Backside integration also excels in scalability. As core counts per processor continue to rise, the demand for wider NoC channels increases. By leveraging the backside metal layers, this approach minimizes congestion and enables higher data throughput without substantially increasing the silicon footprint. These attributes make it a compelling solution for next-generation chip architectures.
Figure 3. Estimated wafer cost ratios of different NoC integration
schemes, normalized to the 2D baseline. As the width of the NoC channel
increases, the cost advantage of backside integration becomes more
evident.
Broader implications and future directions
While backside NoC integration is highly applicable for cloud server CPUs, its relevance to other applications, such as GPUs and accelerators with coarse-grained, regular topologies, is still being explored. However, widespread adoption of this technology depends on advancements in Electronic Design Automation (EDA) tools. Currently, implementing backside NoC channels requires specialized workflows, which can be labor-intensive and costly. As EDA tools evolve, they are expected to streamline the design process, making backside integration more accessible and practical for a variety of use cases.

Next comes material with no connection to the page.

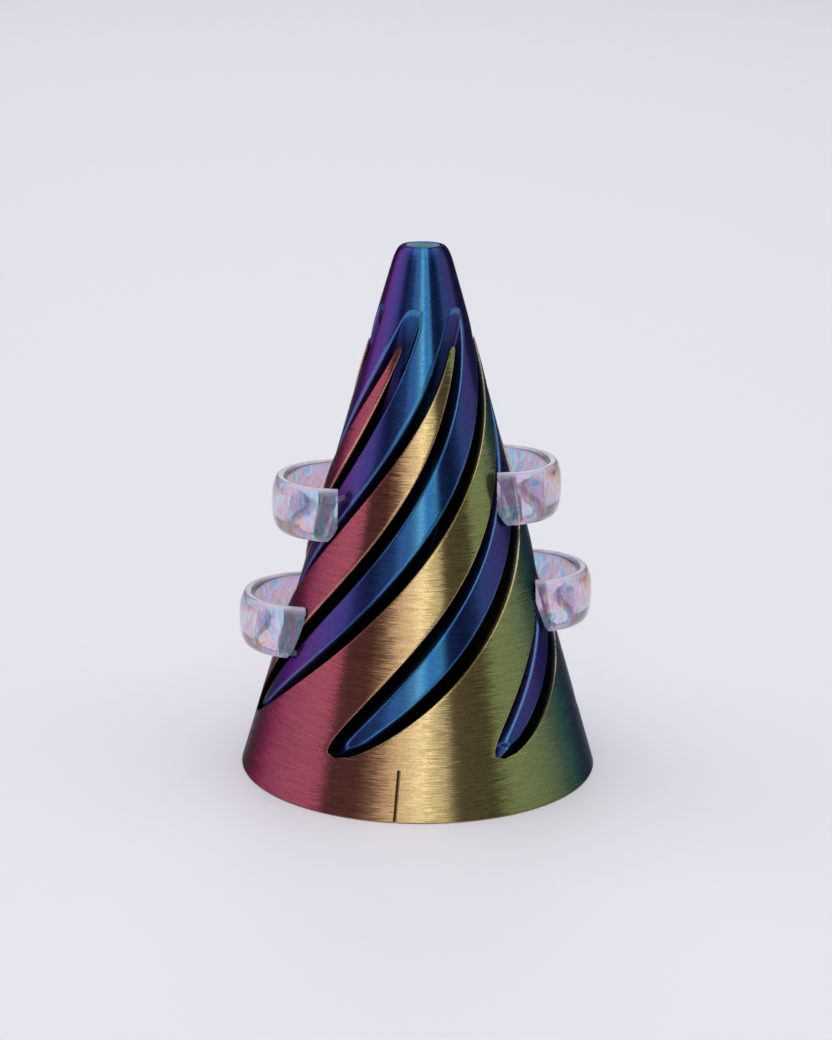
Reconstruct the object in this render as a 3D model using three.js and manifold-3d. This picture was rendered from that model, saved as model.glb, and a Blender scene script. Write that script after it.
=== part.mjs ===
// A spiral pass-through cone: an outer sleeve with six helical fins, and an inner spiral that
// screws up and out between them. Millimetres, +Z up, origin at the centre of the foot.
// Azimuths are in degrees from the front (-Y) towards the right (+X).
import * as THREE from "three";
import { mergeVertices } from "three/addons/utils/BufferGeometryUtils.js";
import Module from "manifold-3d";

const wasm = await Module();
wasm.setup();

// ---- Driving dimensions ----
const HEIGHT = 104;
const FOOT_RADIUS = 35.23;
const TAPER = 0.2914; // how much the radius shrinks for each millimetre of height
const LEAD = 175; // height of one whole turn of the helix
const TWIST = 360 / LEAD; // degrees turned for each millimetre of height
const STARTS = 6; // fins, and lobes
const SECTOR = 360 / STARTS;
const LOBE_AZIMUTH = 52.3; // of one lobe's middle, at TWIST_HEIGHT
const TWIST_HEIGHT = 50;
const LAYER = 4; // height of one ring of the twisted solids

const FIN_TOP = 86;
const FOOT_BEVEL = 0.3;
const SPIRAL_RECESS = 0.7; // how far the lobes stand back from the sleeve's cone, low down
const RECESS_GONE = 93; // height where the lobes reach the sleeve's cone
const TOP_FLAT = 3.75; // radius of the flat at the very top
const SHOULDER = 3.4;

// Half a sector of each outline, from its point outwards: [radius, degrees from the middle].
const SLOT = [
  [32.2, 0],
  [31.6, 6.2],
  [30.4, 10],
  [28.4, 13.2],
  [25.5, 15.3],
  [20.7, 16.9],
  [16.5, 19.3],
  [12.8, 23.2],
  [10.6, 26],
  [10, 27.4],
  [9.9, 30],
];
const LOBE = [
  [31.5, 0],
  [30.7, 3.9],
  [28.6, 5.8],
  [25.5, 7.8],
  [20.7, 9.1],
  [15.5, 11.4],
  [12.2, 13.8],
  [10, 15.6],
  [8.5, 18],
  [8.1, 30],
];

const SEAM = { width: 0.45, depth: 1.0, height: 10, azimuth: -6.6, lean: 2.5 };

const BUTTON = { radius: 3.3, thick: 0.9, stem: 1.2, length: 6.5, gap: 0.3 };

const CUFF_GAP = 0.3; // between a cuff's ends and the cone
const CUFF_SPAN = 90; // how far each way a cuff's arc runs from its middle, before the cone trims it
const CUFF_HALF_WALL = 1.5;
const CUFF_HALF_HEIGHT = 5.25;
// One cuff's section: [distance out from the middle of its wall, height].
const CUFF_SECTION = [
  [-CUFF_HALF_WALL, -CUFF_HALF_HEIGHT + 0.6],
  [-1, -CUFF_HALF_HEIGHT],
  [-0.1, -CUFF_HALF_HEIGHT],
  [0.75, -CUFF_HALF_HEIGHT + 0.8],
  [1.25, -2.8],
  [CUFF_HALF_WALL, 0],
  [1.25, 2.8],
  [0.75, CUFF_HALF_HEIGHT - 0.8],
  [-0.1, CUFF_HALF_HEIGHT],
  [-1, CUFF_HALF_HEIGHT],
  [-CUFF_HALF_WALL, CUFF_HALF_HEIGHT - 0.6],
];
// z is a cuff's mid height, azimuth its middle, reach its outermost distance from the axis,
// radius its outer radius, and lobes which lobes its front and back ends are pinned to.
const CUFFS = [
  { name: "upper_left", z: 53.5, azimuth: -90, reach: 29.0, radius: 13.3, lobes: [-2, -3] },
  { name: "upper_right", z: 57, azimuth: 90, reach: 27.5, radius: 12.9, lobes: [0, 1] },
  { name: "lower_left", z: 30, azimuth: -90, reach: 35.5, radius: 13.8, lobes: [-1, -2] },
  { name: "lower_right", z: 35, azimuth: 95, reach: 34.1, radius: 12.6, lobes: [1, 2] },
];
const PEG = { radius: 0.6, gap: 0.08, out: 1.25, into: 2.9, edge: 1.3 };

const RAD = Math.PI / 180;
const coneRadius = (z) => FOOT_RADIUS - TAPER * z;
const lobeAzimuth = (lobe, z) => LOBE_AZIMUTH + SECTOR * lobe + TWIST * (z - TWIST_HEIGHT);

// A point at a radius and an azimuth, at a height.
function polar(radius, azimuth, z) {
  return new THREE.Vector3(
    radius * Math.sin(azimuth * RAD),
    -radius * Math.cos(azimuth * RAD),
    z,
  );
}

// ---- Joining and cutting ----
function solid(geometry) {
  const bare = geometry.clone();
  bare.deleteAttribute("normal");
  bare.deleteAttribute("uv");
  const merged = mergeVertices(bare, 1e-4);
  return new wasm.Manifold(
    new wasm.Mesh({
      numProp: 3,
      vertProperties: new Float32Array(merged.attributes.position.array),
      triVerts: new Uint32Array(merged.index.array),
    }),
  );
}

function geometryOf(made) {
  const mesh = made.getMesh();
  const geometry = new THREE.BufferGeometry();
  geometry.setAttribute("position", new THREE.BufferAttribute(mesh.vertProperties, 3));
  geometry.setIndex(new THREE.BufferAttribute(mesh.triVerts, 1));
  const flat = geometry.toNonIndexed();
  flat.computeVertexNormals();
  return flat;
}

// Joins rings of points, each seen anticlockwise from the far end, and closes both ends.
function loft(rings) {
  const count = rings[0].length;
  const points = rings.flat();
  const faces = [];
  for (let k = 0; k < rings.length - 1; k += 1) {
    for (let i = 0; i < count; i += 1) {
      const a = k * count + i;
      const b = k * count + ((i + 1) % count);
      faces.push(a, b, b + count);
      faces.push(a, b + count, a + count);
    }
  }
  const last = (rings.length - 1) * count;
  const low = points.length;
  const middle = (ring) =>
    ring.reduce((sum, p) => sum.add(p), new THREE.Vector3()).divideScalar(count);
  points.push(middle(rings[0]));
  points.push(middle(rings[rings.length - 1]));
  for (let i = 0; i < count; i += 1) {
    const j = (i + 1) % count;
    faces.push(low, j, i);
    faces.push(low + 1, last + i, last + j);
  }
  const geometry = new THREE.BufferGeometry().setFromPoints(points);
  geometry.setIndex(faces);
  return geometry;
}

// ---- The twisted star, whose outline makes both the sleeve's slots and the spiral's lobes ----
function star(outline, bottom, top) {
  const rings = [];
  const steps = Math.round((top - bottom) / LAYER);
  for (let k = 0; k <= steps; k += 1) {
    const z = bottom + k * LAYER;
    const ring = [];
    for (let s = 0; s < STARTS; s += 1) {
      const middle = lobeAzimuth(s, z);
      const before = outline.slice(1).reverse();
      before.forEach(([r, half]) => ring.push(polar(r, middle - half, z)));
      outline.slice(0, -1).forEach(([r, half]) => ring.push(polar(r, middle + half, z)));
    }
    rings.push(ring);
  }
  return solid(loft(rings));
}

// A solid of revolution about +Z from [radius, height] pairs, going up the outside.
function turned(profile, segments) {
  const geometry = new THREE.LatheGeometry(
    profile.map(([r, z]) => new THREE.Vector2(r, z)),
    segments,
  );
  geometry.rotateX(Math.PI / 2);
  return geometry;
}

// ---- Outer sleeve: a cone with the star cut out of it, and a fine seam in its base ring ----
function outerSleeve() {
  const cone = turned(
    [
      [0, 0],
      [coneRadius(0) - FOOT_BEVEL, 0],
      [coneRadius(FOOT_BEVEL), FOOT_BEVEL],
      [coneRadius(FIN_TOP), FIN_TOP],
      [0, FIN_TOP],
    ],
    96,
  );
  const seam = new THREE.BoxGeometry(SEAM.width, 2 * SEAM.depth, 2 * SEAM.height);
  seam.rotateY(SEAM.lean * RAD);
  seam.rotateX(-Math.atan(TAPER));
  seam.translate(0, -coneRadius(0), 0);
  seam.rotateZ(SEAM.azimuth * RAD);
  return solid(cone).subtract(star(SLOT, -LAYER, HEIGHT)).subtract(solid(seam));
}

// ---- Inner spiral: the star kept inside a cone, with a smooth cap and a bore for the button ----
function innerSpiral() {
  const profile = [[0, 0]];
  profile.push([coneRadius(0) - SPIRAL_RECESS, 0]);
  profile.push([coneRadius(40) - SPIRAL_RECESS, 40]);
  profile.push([coneRadius(RECESS_GONE), RECESS_GONE]);
  const start = HEIGHT - SHOULDER;
  profile.push([coneRadius(start), start]);
  // The shoulder leaves the cone without a kink, and meets the flat without one.
  for (const t of [0.25, 0.5, 0.75, 1]) {
    const across =
      (1 - t) ** 2 * coneRadius(start) + 2 * t * (1 - t) * coneRadius(HEIGHT) + t ** 2 * TOP_FLAT;
    profile.push([across, HEIGHT - SHOULDER * (1 - t) ** 2]);
  }
  profile.push([0, HEIGHT]);
  const bore = turned(
    [
      [0, HEIGHT - BUTTON.length - BUTTON.gap],
      [BUTTON.stem + BUTTON.gap, HEIGHT - BUTTON.length - BUTTON.gap],
      [BUTTON.stem + BUTTON.gap, HEIGHT - BUTTON.thick - BUTTON.gap],
      [BUTTON.radius + BUTTON.gap, HEIGHT - BUTTON.thick - BUTTON.gap],
      [BUTTON.radius + BUTTON.gap, HEIGHT + 1],
      [0, HEIGHT + 1],
    ],
    32,
  );
  return solid(turned(profile, 96)).intersect(star(LOBE, 0, HEIGHT)).subtract(solid(bore));
}

// ---- Finger button: a flat disc and stem that turn freely in the cap ----
function fingerButton() {
  return turned(
    [
      [0, HEIGHT - BUTTON.length],
      [BUTTON.stem, HEIGHT - BUTTON.length],
      [BUTTON.stem, HEIGHT - BUTTON.thick],
      [BUTTON.radius, HEIGHT - BUTTON.thick],
      [BUTTON.radius, HEIGHT - 0.25],
      [BUTTON.radius - 0.25, HEIGHT],
      [0, HEIGHT],
    ],
    32,
  );
}

// ---- Cuffs: clear C-shaped loops that stand off the cone ----
function cuffArc(cuff) {
  const middleRadius = cuff.radius - CUFF_HALF_WALL;
  const centre = polar(cuff.reach - cuff.radius, cuff.azimuth, cuff.z);
  const rings = [];
  const steps = 16;
  for (let k = 0; k <= steps; k += 1) {
    const azimuth = cuff.azimuth - CUFF_SPAN + (2 * CUFF_SPAN * k) / steps;
    rings.push(
      CUFF_SECTION.map(([out, up]) => centre.clone().add(polar(middleRadius + out, azimuth, up))),
    );
  }
  rings.forEach((ring) => ring.reverse());
  return solid(loft(rings));
}

// Where a peg runs: from inside the cuff's end to inside the lobe it is pinned to.
function pegEnds(cuff, side, lobe) {
  const middleRadius = cuff.radius - CUFF_HALF_WALL;
  const centre = cuff.reach - cuff.radius;
  const reachTo = CUFF_HALF_HEIGHT - PEG.edge;
  let z = cuff.z;
  let azimuth = cuff.azimuth;
  let radius = coneRadius(z);
  for (let pass = 0; pass < 8; pass += 1) {
    radius = coneRadius(z) + PEG.out;
    const cosine = (centre ** 2 + radius ** 2 - middleRadius ** 2) / (2 * centre * radius);
    azimuth = cuff.azimuth + (side * Math.acos(cosine)) / RAD;
    const meets = z + (azimuth - lobeAzimuth(lobe, z)) / TWIST;
    z = THREE.MathUtils.clamp(meets, cuff.z - reachTo, cuff.z + reachTo);
  }
  return [
    polar(radius, azimuth, z),
    polar(coneRadius(z) - PEG.into, lobeAzimuth(lobe, z), z),
  ];
}

// A round rod between two points, made longer at each end by more.
function rod(from, to, radius, more) {
  const along = to.clone().sub(from);
  const length = along.length() + 2 * more;
  const geometry = new THREE.CylinderGeometry(radius, radius, length, 16);
  geometry.applyQuaternion(
    new THREE.Quaternion().setFromUnitVectors(
      new THREE.Vector3(0, 1, 0),
      along.clone().normalize(),
    ),
  );
  const middle = from.clone().add(to).divideScalar(2);
  geometry.translate(middle.x, middle.y, middle.z);
  return geometry;
}

// ---- The assembly ----
const group = new THREE.Group();
group.name = "spiral_pass_through_cone";

function add(name, geometry, colour, clear) {
  const material = new THREE.MeshStandardMaterial({ color: colour, flatShading: true });
  if (clear) {
    material.transparent = true;
    material.opacity = 0.5;
  }
  const mesh = new THREE.Mesh(geometry, material);
  mesh.name = name;
  group.add(mesh);
}

const cone = solid(
  turned(
    [
      [0, -1],
      [coneRadius(-1) + CUFF_GAP, -1],
      [coneRadius(HEIGHT) + CUFF_GAP, HEIGHT],
      [0, HEIGHT],
    ],
    96,
  ),
);

let spiral = innerSpiral();
const cuffs = [];
const pegs = [];
for (const cuff of CUFFS) {
  let arc = cuffArc(cuff).subtract(cone);
  [-1, 1].forEach((side, i) => {
    const [from, to] = pegEnds(cuff, cuff.azimuth < 0 ? -side : side, cuff.lobes[i]);
    const hole = solid(rod(from, to, PEG.radius + PEG.gap, PEG.gap));
    arc = arc.subtract(hole);
    spiral = spiral.subtract(hole);
    pegs.push([`peg_${cuff.name}_${i ? "back" : "front"}`, rod(from, to, PEG.radius, 0)]);
  });
  cuffs.push([`cuff_${cuff.name}`, geometryOf(arc)]);
}

add("outer_sleeve", geometryOf(outerSleeve()), 0xb9a06a);
add("inner_spiral", geometryOf(spiral), 0x3a5fae);
add("finger_button", fingerButton(), 0x3f8aa8);
cuffs.forEach(([name, geometry]) => add(name, geometry, 0xcfc8e8, true));
pegs.forEach(([name, geometry]) => add(name, geometry, 0xd8d4ee, true));

export default group;
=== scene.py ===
# %% [markdown]
# # A spiral pass-through cone
# This desk toy is two prints in one cone. A sleeve with six helical fins stands on the table, and a
# twisted six-lobed spiral screws up and out between the fins. Four clear C-shaped loops ride on
# the spiral's flanks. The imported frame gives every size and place, and this lesson builds the
# looks around it, piece by piece. All lengths below are in metres unless a name ends in _mm.

# %% Frame
import math

import bpy
from mathutils import Matrix, Vector


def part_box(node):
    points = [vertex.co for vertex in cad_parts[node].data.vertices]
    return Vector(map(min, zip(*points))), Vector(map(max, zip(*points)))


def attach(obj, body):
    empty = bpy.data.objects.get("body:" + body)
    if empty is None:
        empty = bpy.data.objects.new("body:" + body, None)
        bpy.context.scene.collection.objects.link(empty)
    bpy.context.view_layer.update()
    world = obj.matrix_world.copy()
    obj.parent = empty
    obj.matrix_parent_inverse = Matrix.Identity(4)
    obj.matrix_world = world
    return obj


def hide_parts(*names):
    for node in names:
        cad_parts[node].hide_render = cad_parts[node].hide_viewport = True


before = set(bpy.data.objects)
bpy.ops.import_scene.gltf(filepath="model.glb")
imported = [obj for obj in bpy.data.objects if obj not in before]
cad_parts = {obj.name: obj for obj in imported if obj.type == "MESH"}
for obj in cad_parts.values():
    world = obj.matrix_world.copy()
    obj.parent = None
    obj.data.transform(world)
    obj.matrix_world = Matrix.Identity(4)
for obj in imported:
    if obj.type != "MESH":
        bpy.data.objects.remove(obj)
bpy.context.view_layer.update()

MM = 0.001
MERGE = 0.004 * MM  # points nearer than this are one point

# %% [markdown]
# ## Measures shared by the sleeve and the spiral
# Both prints come from one idea: a star with six points is pulled up a helix, and a cone cuts it.
# The sleeve is the cone with the star taken out, and the spiral is a slightly thinner star kept
# inside the cone. So one set of numbers drives both: the cone's foot and taper, and the helix's
# lead. The foot radius in the frame's own box for the sleeve is printed, to set beside them.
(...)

In conclusion, the integration of NoC channels with the BSPDN represents a significant breakthrough in chip design. By addressing routing and power delivery challenges simultaneously, this approach exemplifies the power of STCO principles. As the demand for scalable, high-performance architectures continues to grow, innovations like backside NoC integration will play a pivotal role in shaping the future of semiconductor technology and driving the next wave of computational advancements.